▶ **Prompt**
Print every line of the listing exactly, please.

▶ **Supplied data**
------------------------------------
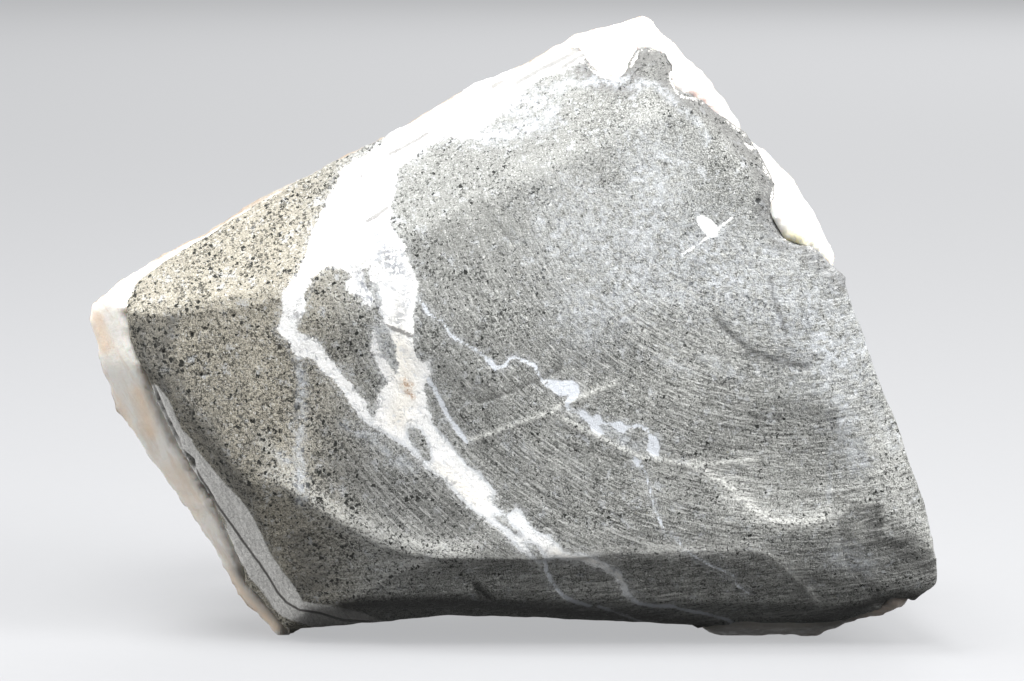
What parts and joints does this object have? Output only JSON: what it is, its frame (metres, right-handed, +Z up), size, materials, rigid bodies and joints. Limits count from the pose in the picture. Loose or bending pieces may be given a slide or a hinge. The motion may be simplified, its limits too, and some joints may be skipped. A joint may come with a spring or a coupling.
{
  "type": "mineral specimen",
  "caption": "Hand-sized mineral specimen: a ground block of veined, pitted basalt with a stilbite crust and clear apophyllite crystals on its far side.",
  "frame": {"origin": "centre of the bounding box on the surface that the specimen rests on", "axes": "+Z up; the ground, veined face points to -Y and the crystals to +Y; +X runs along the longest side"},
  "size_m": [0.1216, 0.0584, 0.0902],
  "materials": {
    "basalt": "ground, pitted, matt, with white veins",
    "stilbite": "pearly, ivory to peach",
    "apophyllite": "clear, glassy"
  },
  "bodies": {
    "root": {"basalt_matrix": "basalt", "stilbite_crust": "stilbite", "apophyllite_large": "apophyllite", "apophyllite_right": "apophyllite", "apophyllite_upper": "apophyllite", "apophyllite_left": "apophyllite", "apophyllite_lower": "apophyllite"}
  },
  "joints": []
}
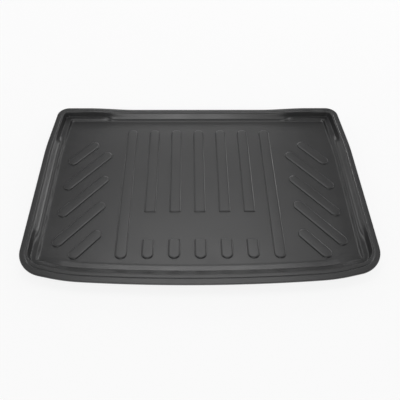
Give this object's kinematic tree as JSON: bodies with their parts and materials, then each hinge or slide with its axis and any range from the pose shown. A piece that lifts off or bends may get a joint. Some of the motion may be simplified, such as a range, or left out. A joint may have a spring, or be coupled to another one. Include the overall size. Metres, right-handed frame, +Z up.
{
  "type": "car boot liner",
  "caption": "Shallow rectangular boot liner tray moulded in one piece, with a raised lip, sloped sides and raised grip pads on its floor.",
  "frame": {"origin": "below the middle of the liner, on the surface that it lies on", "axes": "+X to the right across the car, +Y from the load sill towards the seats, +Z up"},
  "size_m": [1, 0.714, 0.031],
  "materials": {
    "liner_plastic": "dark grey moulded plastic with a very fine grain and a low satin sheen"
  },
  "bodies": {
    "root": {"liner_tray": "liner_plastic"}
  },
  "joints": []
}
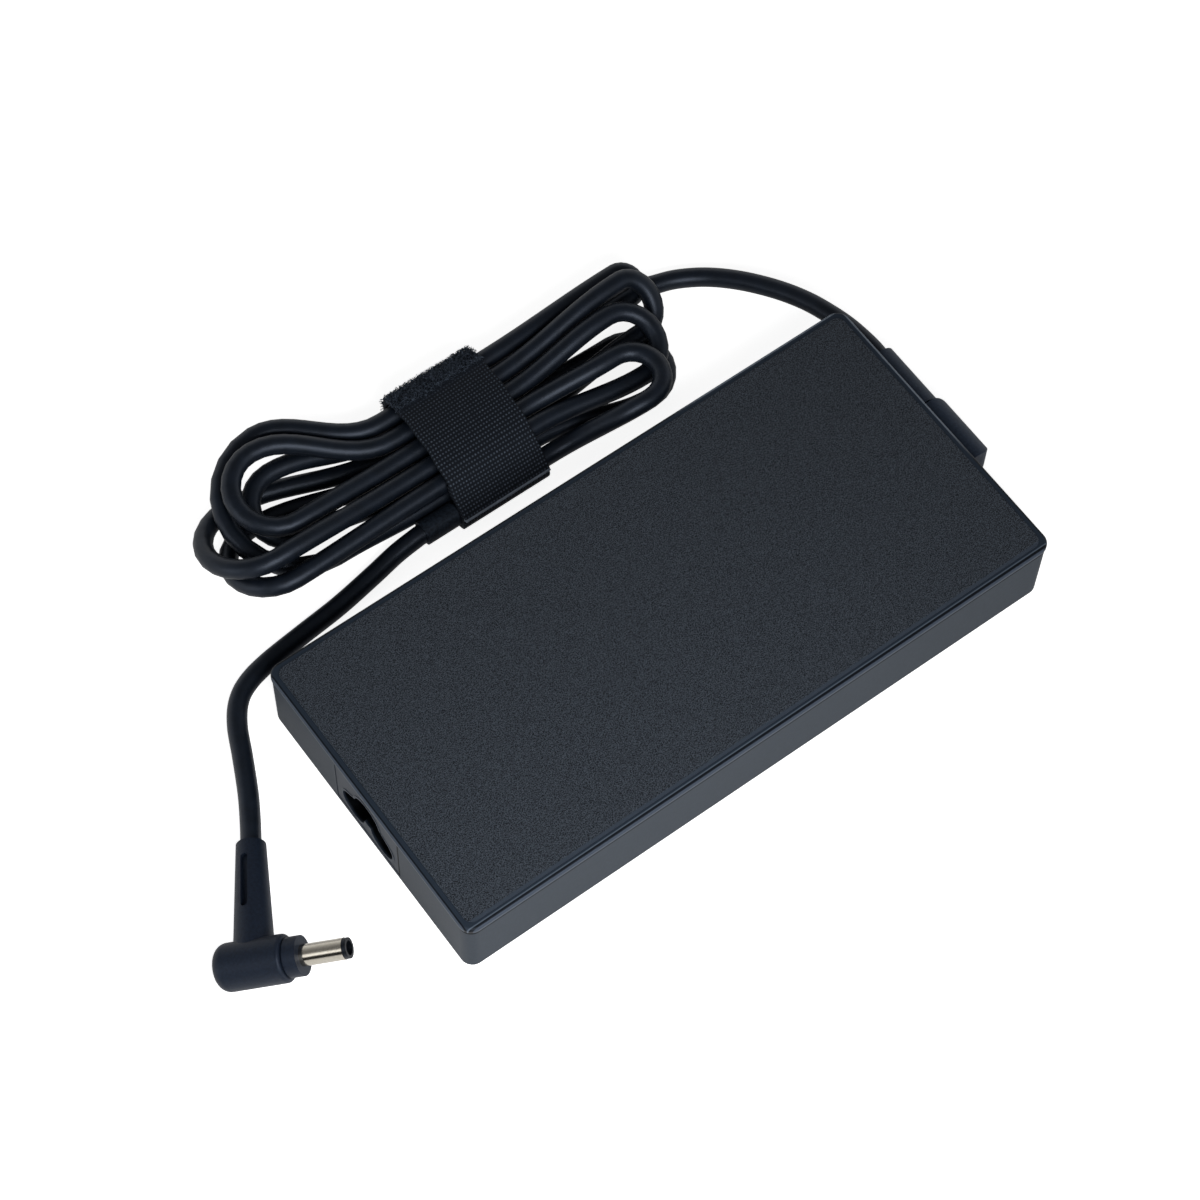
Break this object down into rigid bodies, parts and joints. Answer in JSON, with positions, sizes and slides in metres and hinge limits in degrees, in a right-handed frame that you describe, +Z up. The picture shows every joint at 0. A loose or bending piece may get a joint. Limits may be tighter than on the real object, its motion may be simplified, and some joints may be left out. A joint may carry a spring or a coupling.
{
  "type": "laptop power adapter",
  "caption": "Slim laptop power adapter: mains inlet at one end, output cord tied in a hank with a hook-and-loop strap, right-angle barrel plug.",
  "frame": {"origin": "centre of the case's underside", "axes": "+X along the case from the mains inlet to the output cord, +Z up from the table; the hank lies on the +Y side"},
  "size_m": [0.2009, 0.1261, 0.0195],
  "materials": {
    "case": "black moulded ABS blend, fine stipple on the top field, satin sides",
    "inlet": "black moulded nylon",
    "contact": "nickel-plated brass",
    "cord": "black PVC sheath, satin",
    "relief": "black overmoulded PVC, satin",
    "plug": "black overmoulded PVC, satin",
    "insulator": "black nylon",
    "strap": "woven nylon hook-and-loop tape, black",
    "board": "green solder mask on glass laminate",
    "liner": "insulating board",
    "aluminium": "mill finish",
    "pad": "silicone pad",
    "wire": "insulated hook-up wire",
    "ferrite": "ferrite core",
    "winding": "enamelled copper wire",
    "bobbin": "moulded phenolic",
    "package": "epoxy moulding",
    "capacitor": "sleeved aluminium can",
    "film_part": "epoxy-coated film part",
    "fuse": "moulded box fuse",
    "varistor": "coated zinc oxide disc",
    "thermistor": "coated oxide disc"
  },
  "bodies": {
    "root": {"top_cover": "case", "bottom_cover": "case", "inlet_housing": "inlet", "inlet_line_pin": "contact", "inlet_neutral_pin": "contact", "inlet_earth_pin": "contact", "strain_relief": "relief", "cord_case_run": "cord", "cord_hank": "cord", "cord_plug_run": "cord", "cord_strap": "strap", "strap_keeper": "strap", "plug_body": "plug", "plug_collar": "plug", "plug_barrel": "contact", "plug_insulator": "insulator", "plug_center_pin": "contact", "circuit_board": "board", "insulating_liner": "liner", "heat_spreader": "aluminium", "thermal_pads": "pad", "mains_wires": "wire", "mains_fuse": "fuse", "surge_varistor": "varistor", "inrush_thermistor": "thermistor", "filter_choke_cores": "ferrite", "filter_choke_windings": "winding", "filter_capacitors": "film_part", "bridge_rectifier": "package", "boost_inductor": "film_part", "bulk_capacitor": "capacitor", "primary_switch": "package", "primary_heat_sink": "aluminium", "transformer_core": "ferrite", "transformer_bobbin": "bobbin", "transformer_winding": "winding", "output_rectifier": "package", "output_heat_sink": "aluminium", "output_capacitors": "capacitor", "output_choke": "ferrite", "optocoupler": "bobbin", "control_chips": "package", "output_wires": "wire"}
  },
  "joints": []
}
------------------------------------
▶ **Full solution**
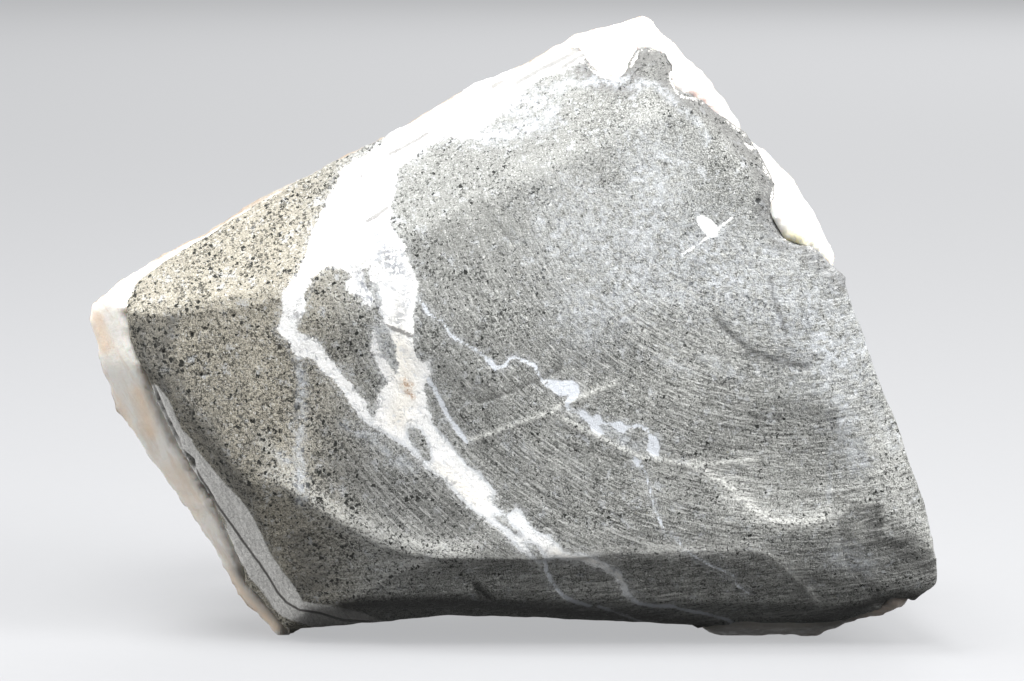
What parts and joints does this object have? Output only JSON: what it is, its frame (metres, right-handed, +Z up), size, materials, rigid bodies and joints. Limits count from the pose in the picture. Loose or bending pieces may be given a slide or a hinge. The motion may be simplified, its limits too, and some joints may be skipped. A joint may come with a spring or a coupling.
{
  "type": "mineral specimen",
  "caption": "Hand-sized mineral specimen: a ground block of veined, pitted basalt with a stilbite crust and clear apophyllite crystals on its far side.",
  "frame": {"origin": "centre of the bounding box on the surface that the specimen rests on", "axes": "+Z up; the ground, veined face points to -Y and the crystals to +Y; +X runs along the longest side"},
  "size_m": [0.1216, 0.0584, 0.0902],
  "materials": {
    "basalt": "ground, pitted, matt, with white veins",
    "stilbite": "pearly, ivory to peach",
    "apophyllite": "clear, glassy"
  },
  "bodies": {
    "root": {"basalt_matrix": "basalt", "stilbite_crust": "stilbite", "apophyllite_large": "apophyllite", "apophyllite_right": "apophyllite", "apophyllite_upper": "apophyllite", "apophyllite_left": "apophyllite", "apophyllite_lower": "apophyllite"}
  },
  "joints": []
}
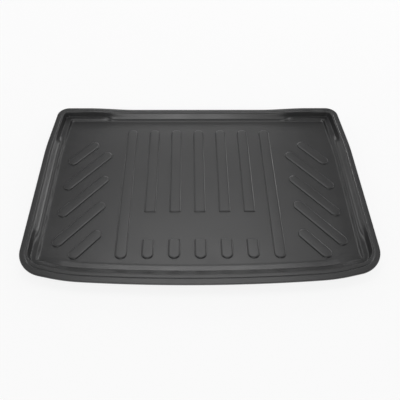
Give this object's kinematic tree as JSON: bodies with their parts and materials, then each hinge or slide with its axis and any range from the pose shown. A piece that lifts off or bends may get a joint. Some of the motion may be simplified, such as a range, or left out. A joint may have a spring, or be coupled to another one. Include the overall size. Metres, right-handed frame, +Z up.
{
  "type": "car boot liner",
  "caption": "Shallow rectangular boot liner tray moulded in one piece, with a raised lip, sloped sides and raised grip pads on its floor.",
  "frame": {"origin": "below the middle of the liner, on the surface that it lies on", "axes": "+X to the right across the car, +Y from the load sill towards the seats, +Z up"},
  "size_m": [1, 0.714, 0.031],
  "materials": {
    "liner_plastic": "dark grey moulded plastic with a very fine grain and a low satin sheen"
  },
  "bodies": {
    "root": {"liner_tray": "liner_plastic"}
  },
  "joints": []
}
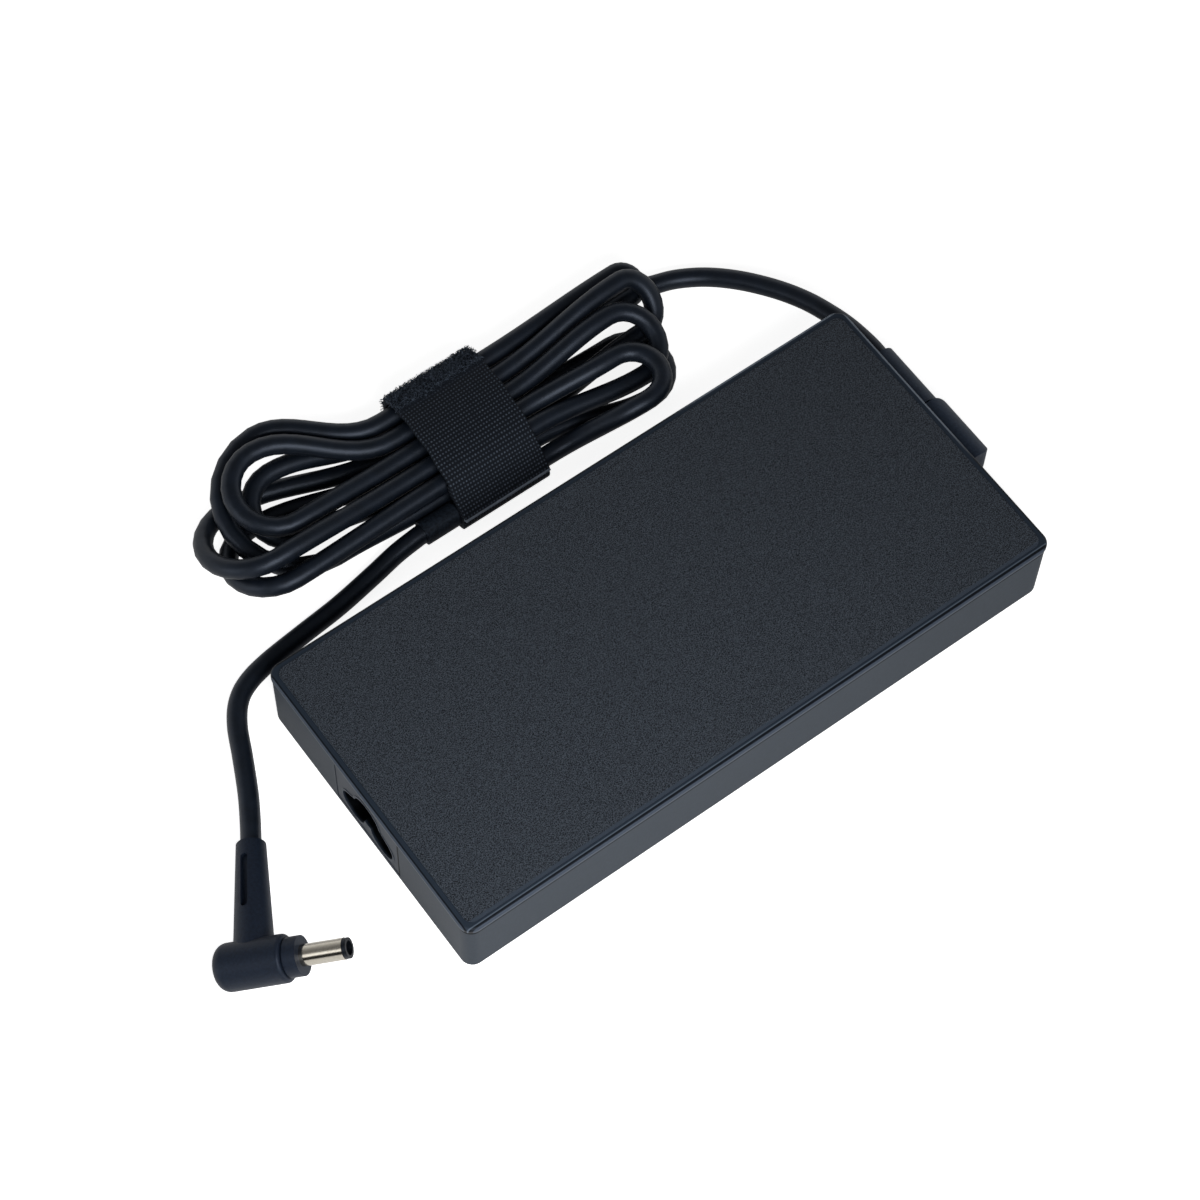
Break this object down into rigid bodies, parts and joints. Answer in JSON, with positions, sizes and slides in metres and hinge limits in degrees, in a right-handed frame that you describe, +Z up. The picture shows every joint at 0. A loose or bending piece may get a joint. Limits may be tighter than on the real object, its motion may be simplified, and some joints may be left out. A joint may carry a spring or a coupling.
{
  "type": "laptop power adapter",
  "caption": "Slim laptop power adapter: mains inlet at one end, output cord tied in a hank with a hook-and-loop strap, right-angle barrel plug.",
  "frame": {"origin": "centre of the case's underside", "axes": "+X along the case from the mains inlet to the output cord, +Z up from the table; the hank lies on the +Y side"},
  "size_m": [0.2009, 0.1261, 0.0195],
  "materials": {
    "case": "black moulded ABS blend, fine stipple on the top field, satin sides",
    "inlet": "black moulded nylon",
    "contact": "nickel-plated brass",
    "cord": "black PVC sheath, satin",
    "relief": "black overmoulded PVC, satin",
    "plug": "black overmoulded PVC, satin",
    "insulator": "black nylon",
    "strap": "woven nylon hook-and-loop tape, black",
    "board": "green solder mask on glass laminate",
    "liner": "insulating board",
    "aluminium": "mill finish",
    "pad": "silicone pad",
    "wire": "insulated hook-up wire",
    "ferrite": "ferrite core",
    "winding": "enamelled copper wire",
    "bobbin": "moulded phenolic",
    "package": "epoxy moulding",
    "capacitor": "sleeved aluminium can",
    "film_part": "epoxy-coated film part",
    "fuse": "moulded box fuse",
    "varistor": "coated zinc oxide disc",
    "thermistor": "coated oxide disc"
  },
  "bodies": {
    "root": {"top_cover": "case", "bottom_cover": "case", "inlet_housing": "inlet", "inlet_line_pin": "contact", "inlet_neutral_pin": "contact", "inlet_earth_pin": "contact", "strain_relief": "relief", "cord_case_run": "cord", "cord_hank": "cord", "cord_plug_run": "cord", "cord_strap": "strap", "strap_keeper": "strap", "plug_body": "plug", "plug_collar": "plug", "plug_barrel": "contact", "plug_insulator": "insulator", "plug_center_pin": "contact", "circuit_board": "board", "insulating_liner": "liner", "heat_spreader": "aluminium", "thermal_pads": "pad", "mains_wires": "wire", "mains_fuse": "fuse", "surge_varistor": "varistor", "inrush_thermistor": "thermistor", "filter_choke_cores": "ferrite", "filter_choke_windings": "winding", "filter_capacitors": "film_part", "bridge_rectifier": "package", "boost_inductor": "film_part", "bulk_capacitor": "capacitor", "primary_switch": "package", "primary_heat_sink": "aluminium", "transformer_core": "ferrite", "transformer_bobbin": "bobbin", "transformer_winding": "winding", "output_rectifier": "package", "output_heat_sink": "aluminium", "output_capacitors": "capacitor", "output_choke": "ferrite", "optocoupler": "bobbin", "control_chips": "package", "output_wires": "wire"}
  },
  "joints": []
}